Ai primi tre posti ci sono le tre Porsche 907 rimaste in gara, che hanno dato ulteriore prova della loro teutonica indistruttibilità oltre che delle brillanti prestazioni. Non fosse per il quarto incomodo, la grossa Ford Mustang di Titus-Bucknum, subito dietro di loro ci sarebbero le tre Alfa Romeo, rispettando così in pieno la gerarchia delle forze in campo, vista la sparizione delle GT 40 e di quasi tutte le superdotate da 5 e 7 litri.

L’ingegner Chiti, ben spalleggiato da Severi, e tutti i componenti del team del quadrifoglio sono visibilmente felici del risultato che sta per concretizzarsi: le tre 33/2 partite stanno tutte arrivando in fondo, ferite ma in piena efficienza, per conquistare i primi tre posti della categoria Prototipi fino a 2.000 cc lasciando alle Porsche 2.200 cc la vittoria assoluta.
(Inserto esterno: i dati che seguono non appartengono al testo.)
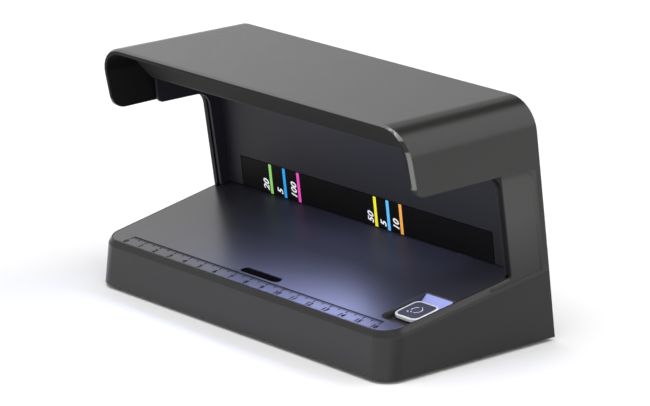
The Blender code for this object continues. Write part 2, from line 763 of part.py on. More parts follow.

Peccato per quella Mustang, ma non importa, si può e si deve festeggiare lo stesso.

La decisione è presa: sarà un arrivo in parata, esattamente come quello dell’anno precedente con le tre Ferrari, due P4 e una P3/4, che per volere dell’allora direttore sportivo di Maranello, Franco Lini, stupirono il pubblico americano lavando l’onta Ford di Le Mans ’66. Quando la bandiera a scacchi del direttore di gara si abbassa alle 15,00 del 4 febbraio 1968, sul traguardo passano in parata le tre Porsche 907 vincitrici e le tre Alfa Romeo 33/2 prime di categoria e ai posti d’onore, seguite dalla GTA superstite di Cella-Zeccoli.

Una pennellata bianca e una rossa sull’asfalto di Daytona a celebrare in terra americana l’orgoglio sportivo della tecnologia dell’automobile europea. E un trampolino di lancio per la 33/2, che proprio quell’anno, ripetendosi alla 24 Ore di Le Mans, vincerà il Campionato Mondiale Sport Prototipi classe 2 litri.